Paul Gross who hardly ever leaves the stage is delivering a fascinating and solid performance as Gowery. He is smartly dressed, looks great and provides a grounded center for the lunacy that happens around him. John Behlmann as McPhee plays an almost mirror image of Gowery with his shaggy dog look including his scraggly beard and cut off jeans. He is a man crazy in love and prepared to let nothing get in his way. The rest of the cast achieves the appropriate level of zaniness to make the play never seem outright silly or pretentious, which is a rare feet with everything that happens in this play.
McPhee is a roller coaster of a play and director Sam Buntrock delivers expertly in his direction of ensuring the cast is always achieving the sense of heightened zaniness the play requires.
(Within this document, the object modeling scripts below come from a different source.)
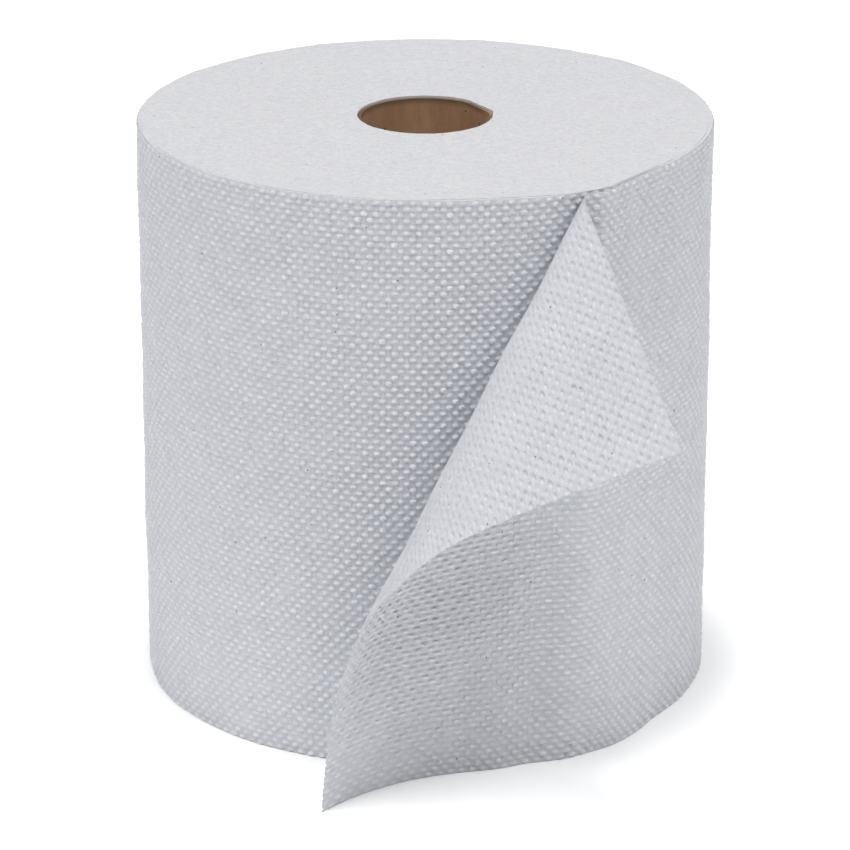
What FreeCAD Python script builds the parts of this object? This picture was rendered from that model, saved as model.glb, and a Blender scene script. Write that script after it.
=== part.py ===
import FreeCAD, Part

import math
import os

from FreeCAD import Vector

# A paper towel roll stood on end, in millimetres.
# The origin is on the roll's axis, in the plane that the roll stands on, and +Z is up.
# Plan angles start at the front (-Y) and grow towards the right (+X).

# Roll and core
roll_radius = 100.0
towel_width = 203.2
core_bore_radius = 22.25
core_wall = 1.3
core_recess = 0.8
core_clearance = 0.05
ply_thickness = 0.4

# Bands of turns that lie a little deeper than their neighbours, on both end faces
band_count = 4
band_width = 7.0
band_depth = 0.3
band_margin = 6.0

# The free end: it leaves the roll on a tangent, runs flat, and then swings forward and curls over
leave_angle = 54.9
cling_angle = 4.0
flat_length = 39.0
curl_length = 100.0
apex_height = 12.4

# Bend of the curling part about its apex, as a share of a full cone's bend.
# It first follows the roll, then swings away from it, and ends nearly flat.
hug_bend = 5.3
swing_bend = -4.65
flap_bend = -0.47
swing_start = 13.5
swing_end = 53.7
hug_blend = 22.3
flap_blend = 11.2

# The bottom edge stands on the floor: it keeps close to the roll and only then swings out
foot_tuck = 9.1
foot_waves = 1.39
foot_fade = 1.5
foot_ease = 0.3

# The point of the top corner is worn off by this much
tip_wear = 1.5

# Steps of the bend, and strips of the curl on its foot and on its flap
fan_steps = 240
foot_strips = 10
flap_strips = 24


def plan(angle, radius):
    """A point of the base plane by its plan angle in degrees and its radius."""
    turn = math.radians(angle)
    return Vector(radius * math.sin(turn), -radius * math.cos(turn), 0)


def smooth(x):
    """A soft step from 0 to 1."""
    x = min(max(x, 0.0), 1.0)
    return x * x * (3 - 2 * x)


def web_bore_radius():
    return core_bore_radius + core_wall + core_clearance


def leave_direction():
    """The direction in which the paper runs where it leaves the roll."""
    turn = math.radians(leave_angle)
    return Vector(-math.cos(turn), -math.sin(turn), 0)


def inward():
    """The flat stretch's normal, towards the roll."""
    return plan(leave_angle, -1.0)


def outer_turn():
    """The last turn's outline: two half turns, each tangent to the next, that gain one ply in all."""
    half_step = plan(leave_angle + 180, ply_thickness / 2)
    inner_radius = roll_radius - ply_thickness / 2
    first = Part.Arc(*[plan(leave_angle + turned, roll_radius) for turned in (0, 90, 180)])
    end = 360 - cling_angle
    second = Part.Arc(*[half_step + plan(leave_angle + turned, inner_radius) for turned in (180, 270, end)])
    return first.toShape(), second.toShape()


def roll_body():
    """The wound turns with the flat stretch of the last one: one outline, pushed up.

    The last turn ends one ply above the turn below it, and the flat stretch carries it on.
    It clings to the turn below for a few degrees before the two part.
    """
    start = plan(leave_angle, roll_radius)
    run = leave_direction() * flat_length
    step = inward() * ply_thickness
    parting = leave_direction() * (roll_radius - ply_thickness) * math.tan(math.radians(cling_angle))
    first, second = outer_turn()
    turn_end = second.valueAt(second.LastParameter)
    corners = [turn_end, start + step + parting, start + step + run, start + run, start]
    outline = Part.Wire([first, second] + Part.makePolygon(corners).Edges)
    bore = Part.Wire(Part.makeCircle(web_bore_radius()))
    up = Vector(0, 0, towel_width)
    body = Part.Face(outline).extrude(up)
    return body.cut(Part.Face(bore).extrude(up))


def sunk_bands():
    """Rings to cut from both end faces, evenly spread between the bore and the rim."""
    first = web_bore_radius() + band_margin
    last = roll_radius - ply_thickness - band_margin - band_width
    rings = []
    for i in range(band_count):
        radius = first + i * (last - first) / (band_count - 1)
        for level in (0.0, towel_width - band_depth):
            ring = Part.makeCylinder(radius + band_width, band_depth, Vector(0, 0, level))
            rings.append(ring.cut(Part.makeCylinder(radius, band_depth, Vector(0, 0, level))))
    return rings


def bend_at(angle):
    """The sheet's bend where its flat pattern has this angle from straight down."""
    bend = hug_bend
    bend += (swing_bend - hug_bend) * smooth((angle - swing_start) / hug_blend + 0.5)
    bend += (flap_bend - swing_bend) * smooth((angle - swing_end) / flap_blend + 0.5)
    return bend


def ruling_fan():
    """Directions from the apex over the sheet's flat angles of 0 to 90, with the sheet's normals."""
    ruling = Vector(0, 0, -1)
    along = leave_direction()
    step = math.radians(90.0 / fan_steps)
    fan = [(ruling, ruling.cross(along))]
    for i in range(fan_steps):
        normal = ruling.cross(along)
        spin = normal + ruling * bend_at((i + 0.5) * 90.0 / fan_steps)
        turn = FreeCAD.Rotation(spin, math.degrees(spin.Length * step))
        ruling = turn.multVec(ruling)
        along = turn.multVec(along)
        fan.append((ruling, ruling.cross(along)))
    return fan


def fan_at(fan, angle):
    """The ruling and normal at a flat angle, between two steps of the fan."""
    place = min(angle / 90.0 * fan_steps, fan_steps - 1e-9)
    i = int(place)
    share = place - i
    ruling = fan[i][0] * (1 - share) + fan[i + 1][0] * share
    normal = fan[i][1] * (1 - share) + fan[i + 1][1] * share
    return ruling.normalize(), normal.normalize()


def cone_point(fan, along, down):
    """A point of the curl and its normal, by its place on the sheet laid flat."""
    apex = plan(leave_angle, roll_radius) + leave_direction() * flat_length
    apex += Vector(0, 0, towel_width + apex_height)
    angle = math.degrees(math.atan2(along, down + apex_height))
    ruling, normal = fan_at(fan, angle)
    return apex + ruling * math.hypot(along, down + apex_height), normal


def near_point(fan, angle):
    """Where the ruling at a flat angle starts: a point of the top edge, and the sheet's normal."""
    return cone_point(fan, apex_height * math.tan(math.radians(angle)), 0)


def far_point(fan, angle):
    """Where the ruling at a flat angle ends: on the bottom edge, or past the corner on the cut edge.

    The foot is drawn in to the roll and swings out at its end, and the bottom edge is level
    with the base. Both fade out up the cut edge.
    """
    slope = math.tan(math.radians(angle))
    if angle <= corner_angle():
        along = (towel_width + apex_height) * slope
        down = towel_width
    else:
        along = curl_length
        down = curl_length / slope - apex_height
    point, normal = cone_point(fan, along, down)
    foot, _ = cone_point(fan, along, towel_width)
    share = along / curl_length
    fade = (down / towel_width) ** foot_fade
    tuck = foot_tuck * math.sin(foot_waves * math.pi * share) * smooth(share / foot_ease)
    outward = Vector(point.x, point.y, 0).normalize()
    point = point - outward * (tuck * fade) - Vector(0, 0, foot.z * fade)
    return point, Vector(normal.x, normal.y, normal.z * (1 - fade))


def corner_angle():
    """The flat angle of the ruling that ends at the sheet's bottom corner."""
    return math.degrees(math.atan2(curl_length, towel_width + apex_height))


def tip_angle():
    """The flat angle of the last ruling, at the sheet's top corner, whose point is worn off."""
    return math.degrees(math.atan2(curl_length - tip_wear, apex_height))


def straight_face(a, b, c, d):
    """The face of straight lines from edge a-b to edge d-c."""
    surface = Part.BSplineSurface()
    surface.buildFromPolesMultsKnots(
        [[a, d], [b, c]], [2, 2], [2, 2], [0.0, 1.0], [0.0, 1.0], False, False, 1, 1)
    return surface.toShape()


def section_at(fan, angle):
    """The sheet's cut along one ruling: near and far ends of its outer face, then of its inner face."""
    near, near_normal = near_point(fan, angle)
    far, far_normal = far_point(fan, angle)
    return near, far, far + far_normal * ply_thickness, near + near_normal * ply_thickness


def curl():
    """The curling part as a thin solid, bent in narrow strips along its straight rulings.

    A sheet that curls about one point stays straight along every line from that point, so
    strips along those lines follow it with few faces.
    """
    fan = ruling_fan()
    corner = corner_angle()
    angles = [corner * i / foot_strips for i in range(foot_strips)]
    angles += [corner + (tip_angle() - corner) * i / flap_strips for i in range(flap_strips + 1)]
    sections = [section_at(fan, angle) for angle in angles]
    faces = [straight_face(*sections[0]), straight_face(*sections[-1])]
    for this, after in zip(sections, sections[1:]):
        for i in range(4):
            faces.append(straight_face(this[i - 1], this[i], after[i], after[i - 1]))
    skin = Part.makeShell(faces)
    skin.sewShape()
    solid = Part.Solid(skin)
    if solid.Volume < 0:
        solid.reverse()
    return solid


def towel_web():
    """The whole strip of paper: its turns and its free end are one piece."""
    body = roll_body().cut(Part.Compound(sunk_bands()))
    return body.fuse(curl())


def core_tube():
    """The paperboard tube, flush with the base and a little short of the top."""
    height = towel_width - core_recess
    tube = Part.makeCylinder(core_bore_radius + core_wall, height)
    return tube.cut(Part.makeCylinder(core_bore_radius, height))


def main():
    os.makedirs("parts", exist_ok=True)
    parts = {"towel_web": towel_web(), "core_tube": core_tube()}
    for name, shape in parts.items():
        print(name, len(shape.Solids), "solid", shape.isValid(), round(shape.Volume), shape.BoundBox)
        shape.exportStep("parts/" + name + ".step")


main()
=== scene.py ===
# %% [markdown]
# A roll of embossed paper towel, stood on end, with its free end hanging off the front.
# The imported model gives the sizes. This script dresses it: the embossed dots, the ends of the
# turns, the paperboard tube and the two finishes. Everything is in metres, with the origin on
# the roll's axis at the floor, +Z up and the front towards -Y.

# %% Load the frame
import math

import bmesh
import bpy
import numpy as np
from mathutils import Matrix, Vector


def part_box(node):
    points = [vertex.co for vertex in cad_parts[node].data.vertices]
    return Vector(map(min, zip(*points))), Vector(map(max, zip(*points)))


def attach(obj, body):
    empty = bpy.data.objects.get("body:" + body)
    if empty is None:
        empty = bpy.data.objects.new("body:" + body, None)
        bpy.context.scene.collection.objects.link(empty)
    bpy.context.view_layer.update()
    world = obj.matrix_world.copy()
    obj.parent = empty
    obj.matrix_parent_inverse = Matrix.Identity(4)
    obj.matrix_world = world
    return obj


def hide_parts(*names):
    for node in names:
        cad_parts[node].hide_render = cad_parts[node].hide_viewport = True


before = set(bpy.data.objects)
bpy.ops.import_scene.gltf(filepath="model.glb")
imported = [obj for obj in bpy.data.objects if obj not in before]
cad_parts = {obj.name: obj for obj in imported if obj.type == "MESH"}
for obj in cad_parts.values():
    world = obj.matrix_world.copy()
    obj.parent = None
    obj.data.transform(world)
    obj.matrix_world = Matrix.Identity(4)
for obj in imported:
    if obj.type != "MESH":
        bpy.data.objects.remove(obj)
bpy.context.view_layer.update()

# %% [markdown]
# The paper's sizes come first. The core's box gives the tube's outer radius and its height. The
# rest are the same values as the part is built from. The leaving angle is where the last turn
# parts from the roll, counted from the front towards the right.

# %% Sizes of the roll
core_low, core_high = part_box("core_tube")
TOWEL_WIDTH = 0.2032
ROLL_RADIUS = 0.100
PLY = 0.0004
CORE_OUTER = (core_high[0] - core_low[0]) / 2
CORE_WALL = 0.0013
CORE_BORE = CORE_OUTER - CORE_WALL
CORE_HEIGHT = core_high[2] - core_low[2]
LEAVE_ANGLE = math.radians(54.9)
FLAT_LENGTH = 0.039
CURL_LENGTH = 0.100
APEX_HEIGHT = 0.0124
print("core radius", round(CORE_OUTER, 5), "core height", round(CORE_HEIGHT, 4))

# %% [markdown]
# Towel paper runs between two steel rollers that press rows of small dots through it, so that it
# is thicker, softer and drinks more. The pattern was measured in the photograph: the dots are
# wider than they are tall, and every second row lies half a step along.

# %% Sizes of the embossing
DOT_PITCH = 0.00405
ROW_PITCH = 0.0021
DOT_WIDTH = 0.0029
DOT_HEIGHT = 0.00180
DOT_RISE = 0.00060
ROWS = round(TOWEL_WIDTH / ROW_PITCH)
print("rows of dots across the towel", ROWS)

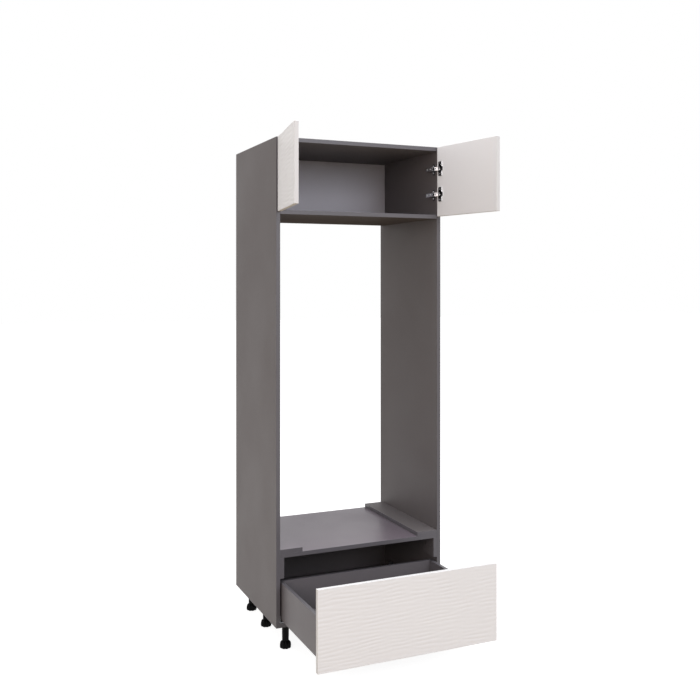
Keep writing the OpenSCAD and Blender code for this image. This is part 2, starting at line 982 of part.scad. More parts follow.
module locking_clips() {
    color(black_plastic)
        for (side = [-1, 1])
            runner_place(side, drawer_out)
                difference() {
                    translate([clip_u, box_y + side_t, box_floor_z - clip_h])
                        union() {
                            cube([clip_lever_w, clip_l, clip_h]);
                            translate([0, 0, clip_h - clip_base_t])
                                cube([clip_w, clip_l, clip_base_t]);
                            translate([clip_w - clip_lever_w, -side_t / 2, clip_h - clip_base_t])
                                cube([clip_lever_w, side_t, clip_base_t]);
                        }
                    at_clip_screws() pan_screw_hole(clip_screw_l);
                }
}

module clip_screws() {
    color(steel)
        for (side = [-1, 1])
            runner_place(side, drawer_out) at_clip_screws() pan_screw(clip_screw_l);
}

// Runners. Each member is a profile drawn with x inwards from the side panel and y up.
module member(low_y, l) {
    translate([0, low_y + l, 0]) rotate([90, 0, 0]) linear_extrude(l) children();
}

module cabinet_rail(side) {
    runner_place(side, 0)
        difference() {
            member(runner_y, runner_l) {
                translate([0, runner_z]) square([runner_sheet, runner_flange_h]);
                translate([0, runner_z]) square([rail_u + rail_w, runner_sheet]);
                for (u = [rail_u, rail_u + rail_w - runner_sheet])
                    translate([u, runner_z]) square([runner_sheet, lip_h]);
            }
            at_runner_screws()
                translate([0, 0, -runner_sheet - cut])
                    cylinder(r = case_screw_r + hole_gap, h = runner_sheet + 2 * cut);
        }
}

module middle_rail(side) {
    low = runner_z + runner_sheet + 2 * roller_r + 2 * fit_gap;
    high = box_floor_z - runner_sheet - 2 * roller_r - 2 * fit_gap;
    left = rail_u + runner_sheet + rail_play;
    w = rail_w - 2 * (runner_sheet + rail_play);
    runner_place(side, middle_out)
        member(runner_y, runner_l) {
            translate([left, low]) square([w, runner_sheet]);
            translate([left, high - runner_sheet]) square([w, runner_sheet]);
            translate([left + (w - web_w) / 2, low]) square([web_w, high - low]);
        }
}

module drawer_rail(side) {
    runner_place(side, drawer_out)
        member(runner_y, drawer_rail_l) {
            translate([rail_u, box_floor_z - runner_sheet]) square([rail_w, runner_sheet]);
            for (u = [rail_u, rail_u + rail_w - runner_sheet])
                translate([u, box_floor_z - lip_h]) square([runner_sheet, lip_h]);
        }
}

module left_cabinet_rail() {
    color(steel) cabinet_rail(-1);
}

module right_cabinet_rail() {
    color(steel) cabinet_rail(1);
}

module left_middle_rail() {
    color(steel) middle_rail(-1);
}

module right_middle_rail() {
    color(steel) middle_rail(1);
}

module left_drawer_rail() {
    color(steel) drawer_rail(-1);
}

module right_drawer_rail() {
    color(steel) drawer_rail(1);
}

// Roller cages between the members, which run at half the speed between them
module roller_cage(z) {
    left = rail_u + runner_sheet + rail_play;
    w = rail_w - 2 * (runner_sheet + rail_play);
    pitch = cage_l / roller_count;
    translate([left, runner_y + (runner_l - cage_l) / 2, z]) {
        translate([0, 0, -cage_t / 2]) cube([w, cage_l, cage_t]);
        for (i = [0 : roller_count - 1])
            translate([0, (i + 0.5) * pitch, 0]) rod_x(roller_r, w);
    }
}

module lower_roller_cages() {
    color(black_plastic)
        for (side = [-1, 1])
            runner_place(side, lower_cage_out)
                roller_cage(runner_z + runner_sheet + roller_r + fit_gap);
}

module upper_roller_cages() {
    color(black_plastic)
        for (side = [-1, 1])
            runner_place(side, upper_cage_out)
                roller_cage(box_floor_z - runner_sheet - roller_r - fit_gap);
}

// Legs: a socket pressed into the bottom panel, a ribbed tube, and a foot on a screw stem
module at_legs() {
    in_place()
        for (x = leg_xs, y = leg_ys)
            translate([x, y, 0]) children();
}

module leg_sockets() {
    color(black_plastic)
        at_legs() {
            translate([0, 0, leg_h]) cylinder(r = plug_r, h = plug_l);
            translate([0, 0, leg_h - socket_h])
                difference() {
                    cylinder(r = leg_r + socket_rim, h = socket_h);
                    translate([0, 0, -cut])
                        cylinder(r = spigot_r + hole_gap, h = spigot_l + fit_gap + cut);
                }
        }
}

module legs() {
    tube_z = foot_h + neck_h;
    ribs = [for (i = [0 : 2 * leg_ribs - 1])
        (leg_r - rib_h * (i % 2)) * [cos(i * 180 / leg_ribs), sin(i * 180 / leg_ribs)]];
    color(black_plastic)
        at_legs()
            difference() {
                union() {
                    translate([0, 0, tube_z])
                        linear_extrude(leg_h - socket_h - tube_z) polygon(ribs);
                    translate([0, 0, leg_h - socket_h]) cylinder(r = spigot_r, h = spigot_l);
                }
                translate([0, 0, tube_z - cut])
                    cylinder(r = stem_r + stem_gap, h = stem_l + fit_gap + cut);
            }
}

// A foot's profile: flat below, a rounded heel and shoulder, the neck and the screw stem
module foot_profile() {
    square([neck_r, foot_h + neck_h]);
    square([stem_r, foot_h + neck_h + stem_l]);
    square([foot_r - foot_heel_r, foot_heel_r]);
    translate([0, foot_heel_r]) square([foot_r, foot_h - foot_heel_r - foot_shoulder_r]);
    translate([0, foot_h - foot_shoulder_r]) square([foot_r - foot_shoulder_r, foot_shoulder_r]);
    translate([foot_r - foot_heel_r, foot_heel_r]) circle(foot_heel_r);
    translate([foot_r - foot_shoulder_r, foot_h - foot_shoulder_r]) circle(foot_shoulder_r);
}

module foot(x, y) {
    color(black_plastic)
        in_place()
            translate([x, y, 0])
                difference() {
                    rotate_extrude() foot_profile();
                    for (i = [0 : foot_lobes - 1])
                        rotate(i * 360 / foot_lobes)
                            translate([foot_r + lobe_cut_r * lobe_cut_share, 0, -cut])
                                cylinder(r = lobe_cut_r, h = foot_h + 2 * cut);
                }
}

module foot_front_left() {
    foot(leg_xs[0], leg_ys[0]);
}

module foot_front_right() {
    foot(leg_xs[1], leg_ys[0]);
}

module foot_middle_left() {
    foot(leg_xs[0], leg_ys[1]);
}

module foot_middle_right() {
    foot(leg_xs[1], leg_ys[1]);
}

module foot_rear_left() {
    foot(leg_xs[0], leg_ys[2]);
}

module foot_rear_right() {
    foot(leg_xs[1], leg_ys[2]);
}

left_side();
right_side();
top_panel();
upper_shelf();
oven_shelf();
bottom_panel();
left_batten();
right_batten();
left_strip();
right_strip();
upper_back();
lower_back();
cam_locks();
cam_bolts();
dowels();
board_screws();
case_screws();
wall_brackets();
left_door();
left_hinge_cups();
left_cup_screws();
left_hinge_pins();
left_long_links();
left_short_links();
right_door();
right_hinge_cups();
right_cup_screws();
right_hinge_pins();
right_long_links();
right_short_links();
hinge_arms();
hinge_arm_pins();
mounting_plates();
plate_screws();
drawer_front();
drawer_left_side();
drawer_right_side();
drawer_box_front();
drawer_back();
drawer_bottom();
drawer_box_screws();
drawer_front_screws();
locking_clips();
clip_screws();
left_drawer_rail();
right_drawer_rail();
left_middle_rail();
right_middle_rail();
left_cabinet_rail();
right_cabinet_rail();
lower_roller_cages();
upper_roller_cages();
leg_sockets();
legs();
foot_front_left();
foot_front_right();
foot_middle_left();
foot_middle_right();
foot_rear_left();
foot_rear_right();
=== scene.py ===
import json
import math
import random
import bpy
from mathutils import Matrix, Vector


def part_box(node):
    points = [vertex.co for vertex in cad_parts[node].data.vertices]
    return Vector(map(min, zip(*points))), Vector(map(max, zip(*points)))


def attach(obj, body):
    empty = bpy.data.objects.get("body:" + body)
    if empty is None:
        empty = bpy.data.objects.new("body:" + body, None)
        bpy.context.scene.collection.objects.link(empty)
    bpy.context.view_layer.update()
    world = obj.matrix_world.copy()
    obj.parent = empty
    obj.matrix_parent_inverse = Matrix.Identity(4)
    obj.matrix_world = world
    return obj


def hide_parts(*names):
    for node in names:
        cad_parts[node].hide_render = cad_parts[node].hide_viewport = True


bl_info = {
    "name": "Oven Housing Looks",
    "version": (1, 1, 0),
    "blender": (4, 5, 0),
    "location": "View3D > Sidebar > Housing",
    "description": "Finishes the boards, fronts, hinges, runners and legs of a tall oven housing",
    "category": "Object",
}

import bpy
from bpy.props import FloatProperty, FloatVectorProperty, IntProperty, PointerProperty
from mathutils import Matrix, Vector, noise

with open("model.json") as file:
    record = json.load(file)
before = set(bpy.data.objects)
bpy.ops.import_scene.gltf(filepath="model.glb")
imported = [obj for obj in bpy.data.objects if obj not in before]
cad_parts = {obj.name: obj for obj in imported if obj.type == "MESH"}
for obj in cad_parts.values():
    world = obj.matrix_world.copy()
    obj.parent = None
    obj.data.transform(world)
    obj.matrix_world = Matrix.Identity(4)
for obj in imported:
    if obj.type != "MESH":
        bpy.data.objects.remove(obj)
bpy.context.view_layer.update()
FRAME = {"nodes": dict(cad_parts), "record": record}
RECORD = FRAME["record"]
BODY = {node: body for body, nodes in RECORD["behaviour"]["bodies"].items() for node in nodes}
SLOT = {part["node"]: part["material_slot"] for part in RECORD["subparts"]}
MM = 0.001

# How the doors stand open: each hinge edge's distance inwards from the side panel's inner face and
# in front of the carcass, as in the part's source
OPEN_ANGLE = math.radians(100)
DOOR_EDGE = (4 * MM, 9 * MM)
REVEAL = 1.5 * MM
BOARD_T = 18 * MM
CUP_INSET = 22.5 * MM
CUP_R = 17.5 * MM
CUP_DEPTH = 13.2 * MM
FLANGE_T = 1.4 * MM

# The beads on the hinge flanges: the straight part's distance from the door's edge, the radius round
# the cup, the width and height, and how far from the hinge's middle the curved and the whole bead reach
BEAD_S = 33.6 * MM
BEAD_R = 18.1 * MM
BEAD_W = 2.6 * MM
BEAD_H = 2.2 * MM
BEAD_FROM = 10 * MM
BEAD_TO = 31 * MM
BEAD_STEPS = 8
BEAD_ROUND = 0.7 * MM

# The screws on the hinge arms: inwards from the side panel, back from its front, and their own sizes
ARM_IN = 24 * MM
ARM_SCREW_YS = (20 * MM, 50 * MM)
SCREW_R = 3.2 * MM
SCREW_H = 1.5 * MM
SCREW_ROUND = 0.45 * MM
RECESS_W = 0.9 * MM
RECESS_L = 1.3 * SCREW_R
RECESS_D = 0.7 * MM

# Boards whose outer edges are rounded, and the directions of those edges
BOARD_EDGES = {
    "left_side": "XYZ", "right_side": "XYZ", "top_panel": "X", "upper_shelf": "X", "oven_shelf": "X",
    "bottom_panel": "X", "left_batten": "XYZ", "right_batten": "XYZ", "left_strip": "XYZ",
    "right_strip": "XYZ", "drawer_left_side": "XYZ", "drawer_right_side": "XYZ",
    "drawer_box_front": "X", "drawer_back": "X",
}
SMOOTH_NODES = {
    "hinges": ("left_hinge_cups", "right_hinge_cups", "hinge_arms", "mounting_plates",
               "left_long_links", "right_long_links", "left_short_links", "right_short_links"),
    "screws": ("left_cup_screws", "right_cup_screws", "plate_screws", "case_screws", "board_screws",
               "left_hinge_pins", "right_hinge_pins", "hinge_arm_pins", "cam_locks",
               "drawer_box_screws", "drawer_front_screws", "clip_screws"),
    "runners": ("left_cabinet_rail", "right_cabinet_rail", "left_middle_rail", "right_middle_rail",
                "left_drawer_rail", "right_drawer_rail", "lower_roller_cages", "upper_roller_cages",
                "locking_clips", "wall_brackets"),
    "legs": ("leg_sockets", "legs"),
}
FEET = [node for node in SLOT if node.startswith("foot_")]

# A foot's turned profile as radius and height, its lobes and the ribs round its neck
FOOT_PROFILE = [(r * MM, z * MM) for r, z in (
    (0, 0), (12, 0), (19, 0), (21.5, 0.7), (23.6, 2.3), (24.7, 4.8), (25, 8), (25, 12), (24.8, 16), (24.1, 20),
    (22.6, 24), (20.2, 27.4), (16.8, 29.4), (13.6, 30.2), (13.2, 31.8), (14.6, 33.4), (14.6, 50.2), (14.1, 50.9),
    (10, 50.9), (8, 50.9), (8, 60))]
FOOT_SIDES = 160
STEM_CHAMFER = 0.8 * MM
LOBES = 8
LOBE_DEPTH = 4.2 * MM
LOBE_FROM_R = 15 * MM
LOBE_FADE = 7.5 * MM
LOBE_TOP = 28.7 * MM
LOBE_POWER = 2.5
NECK_Z = (31.8 * MM, 50.9 * MM)
NECK_CORE_R = 10 * MM
NECK_RIBS = 20
RIB_DEPTH = 0.8 * MM
RIB_STEEPNESS = 1.5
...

I also appreciated the sense of surrealism in the play especially in the sets by David Farley that are extremely inspired, especially the Magritte themed room in the Nantucket home Gowery bought.
While there are a few moments of inspired madness especially in the scenes between McPhee and Gowery, at over 2 1/2 hours the play runs a little long and doesn't exactly find a way for the many themes of the show and multiple plots to come together into a message or meaning. I'm not sure if this is simply a play by an established playwright that needs considerable trimming and a better focus and McCarter was blinded by the fact that it was a new world premiere of a play by John Guare or if I simply missed the point Guare was trying to make. I did like the crazy plot and characters and I'm hoping that with some editing as well as a more refined ending that better wraps everything up that McPhee will find its way in a future production of the play.
Are You There, McPhee? runs through Juned 3rd.